--- begin Source data ---
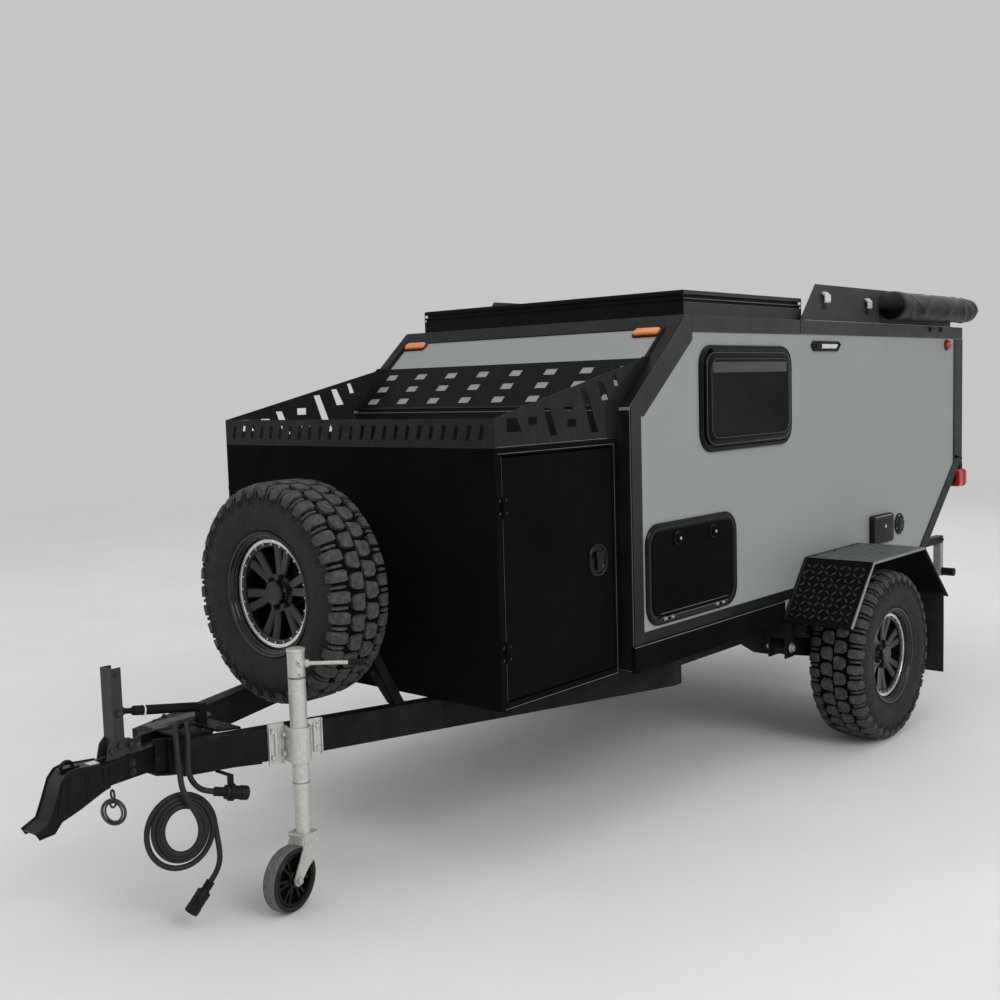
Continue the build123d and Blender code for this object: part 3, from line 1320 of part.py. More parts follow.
def end_plane(points, distance):
    """Square to a lead's last run, a distance past its end."""
    last = Vector(*points[-1])
    direction = (last - Vector(*points[-2])).normalized()
    return Plane(origin=last + direction * distance, z_dir=direction)


def plug_on(points, name):
    """A round plug with a slimmer neck, that carries on from a lead's last run."""
    neck = PLUG_NECK * PLUG_LENGTH
    with BuildPart() as plug:
        with BuildSketch(end_plane(points, 0)):
            Circle(GLAND_R)
        extrude(amount=neck)
        with BuildSketch(end_plane(points, neck)):
            Circle(PLUG_R)
        extrude(amount=PLUG_LENGTH - neck)
    store(plug.part, name)


plug_on(TAIL_ROUTE, "lead_plug")
plug_on(PARKED_ROUTE, "parked_plug")

with BuildPart() as glands:
    for route in (DROP_ROUTE, PARKED_ROUTE):
        start = Vector(*route[0])
        direction = (Vector(*route[1]) - start).normalized()
        with BuildSketch(Plane(origin=start, z_dir=direction)):
            Circle(GLAND_R)
        extrude(amount=-GLAND_LENGTH)
        post = start - direction * (GLAND_LENGTH / 2)
        with Locations((post.X, post.Y, (TONGUE_TOP + post.Z) / 2)):
            Box(GLAND_R, GLAND_R, post.Z - TONGUE_TOP)
store(glands.part, "lead_glands")

# Clip that parks the second plug: a ring round it, hung from the tongue's lower plate
CLIP_PLANE = end_plane(PARKED_ROUTE, PLUG_NECK * PLUG_LENGTH + CLIP_LENGTH)
CLIP_OUTER_R = PLUG_R + CLIP_WALL
CLIP_TOP = BEAM_LOW - TONGUE_SHEET
CLIP_AT = CLIP_PLANE.origin
CLIP_MID = CLIP_AT + CLIP_PLANE.z_dir * (CLIP_LENGTH / 2)
CLIP_REACH = CLIP_MID.X + CLIP_LENGTH / 2 - beam_x(CLIP_MID.Y - BOX_FRONT) + 2 * CLIP_LENGTH
with BuildPart() as clip:
    with BuildSketch(CLIP_PLANE):
        Circle(CLIP_OUTER_R)
    extrude(amount=CLIP_LENGTH)
    with Locations((CLIP_MID.X, CLIP_MID.Y, (CLIP_MID.Z + CLIP_TOP) / 2)):
        Box(CLIP_LENGTH, CLIP_LENGTH, CLIP_TOP - CLIP_MID.Z)
    with Locations((CLIP_MID.X + CLIP_LENGTH / 2 - CLIP_REACH / 2, CLIP_MID.Y, CLIP_TOP - CLIP_WALL / 2)):
        Box(CLIP_REACH, CLIP_LENGTH, CLIP_WALL)
    with BuildSketch(CLIP_PLANE.offset(-CLIP_LENGTH)):
        Circle(PLUG_R + CLIP_PLAY)
    extrude(amount=3 * CLIP_LENGTH, mode=Mode.SUBTRACT)
store(clip.part, "plug_clip")
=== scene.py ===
"""Teardrop off-road trailer: the finished look built around its CAD model.

Everything is in metres and in the CAD's frame: +Z up, +Y towards the tail, +X towards the
trailer's left side.
"""

from math import atan2, cos, hypot, pi, radians, sin, sqrt, tau

import bmesh
import bpy
from bpy.props import FloatProperty, FloatVectorProperty, PointerProperty
from mathutils import Matrix, Vector, noise


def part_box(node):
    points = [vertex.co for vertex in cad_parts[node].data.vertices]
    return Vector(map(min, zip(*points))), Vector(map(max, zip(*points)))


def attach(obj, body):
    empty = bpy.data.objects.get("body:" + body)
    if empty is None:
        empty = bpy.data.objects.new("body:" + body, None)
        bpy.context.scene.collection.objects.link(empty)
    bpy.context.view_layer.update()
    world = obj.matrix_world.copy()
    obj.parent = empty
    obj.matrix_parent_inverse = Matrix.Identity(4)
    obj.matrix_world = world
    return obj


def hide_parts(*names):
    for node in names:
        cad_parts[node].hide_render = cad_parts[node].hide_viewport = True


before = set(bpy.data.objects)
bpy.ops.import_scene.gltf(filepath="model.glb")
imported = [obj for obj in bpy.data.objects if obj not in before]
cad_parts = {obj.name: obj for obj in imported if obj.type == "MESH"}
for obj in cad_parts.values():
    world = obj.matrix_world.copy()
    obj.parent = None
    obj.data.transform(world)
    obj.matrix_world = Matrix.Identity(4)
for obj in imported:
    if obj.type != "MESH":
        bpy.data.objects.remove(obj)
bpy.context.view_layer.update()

bl_info = {
    "name": "Teardrop trailer",
    "version": (1, 0, 0),
    "blender": (4, 5, 0),
    "location": "3D View > Sidebar > Trailer",
    "description": "Builds the visible pieces of a teardrop off-road trailer",
    "category": "Object",
}

# Stations that the CAD model uses, in metres
BOX_FRONT = -1.2775
BOX_REAR = -0.6485
CABIN_FRONT = -0.6205
TAIL = 2.4325
AXLE_Y = 0.8945
CABIN_HALF = 0.724
BOX_HALF = 0.681
ROOF_Z = 1.807
BREAK_Z = 1.481
FLOOR_Z = 0.554
SIDES = {"left": 1, "right": -1}
ACROSS, ALONG, UP = Vector((1, 0, 0)), Vector((0, 1, 0)), Vector((0, 0, 1))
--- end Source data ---
## What needs to be done
Lines from the start of the material above through the line containing "return Plane(origin=last +" are to be duplicated exactly, and only those.

## Response for this exercise
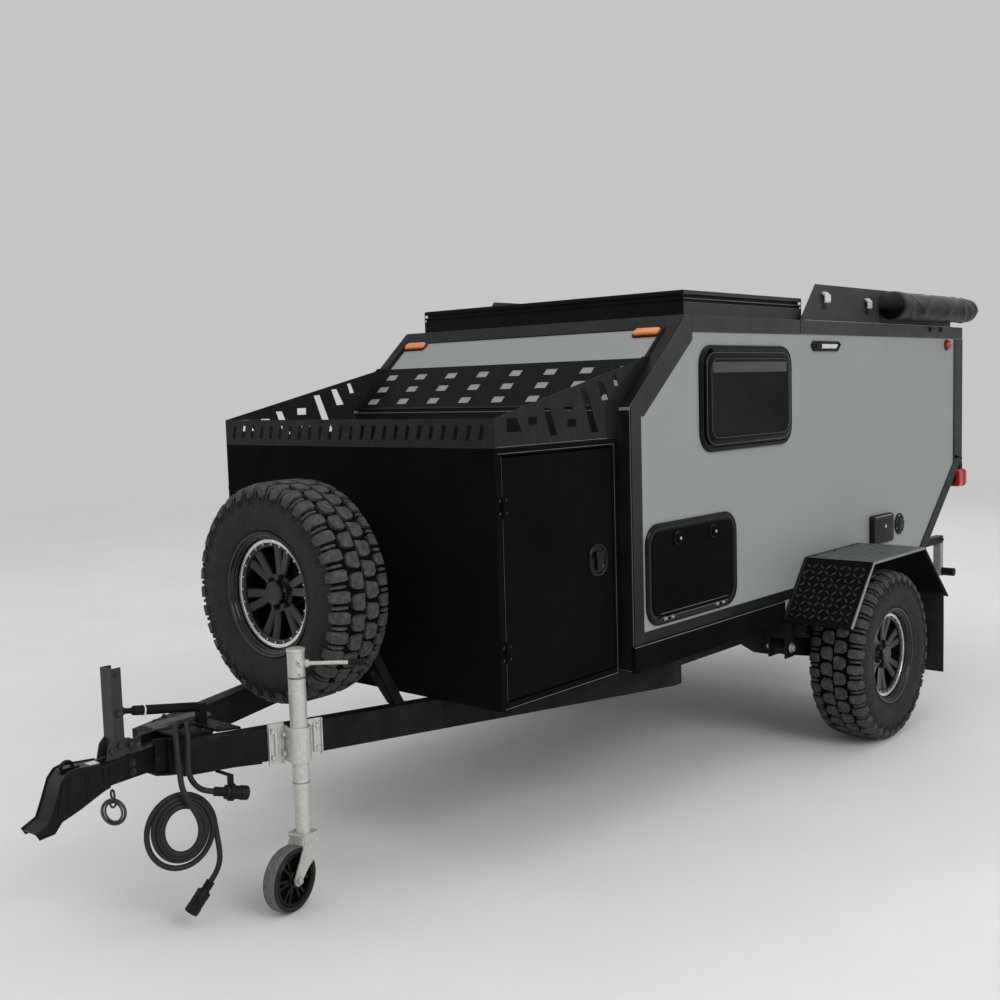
Continue the build123d and Blender code for this object: part 3, from line 1320 of part.py. More parts follow.
def end_plane(points, distance):
    """Square to a lead's last run, a distance past its end."""
    last = Vector(*points[-1])
    direction = (last - Vector(*points[-2])).normalized()
    return Plane(origin=last + direction * distance, z_dir=direction)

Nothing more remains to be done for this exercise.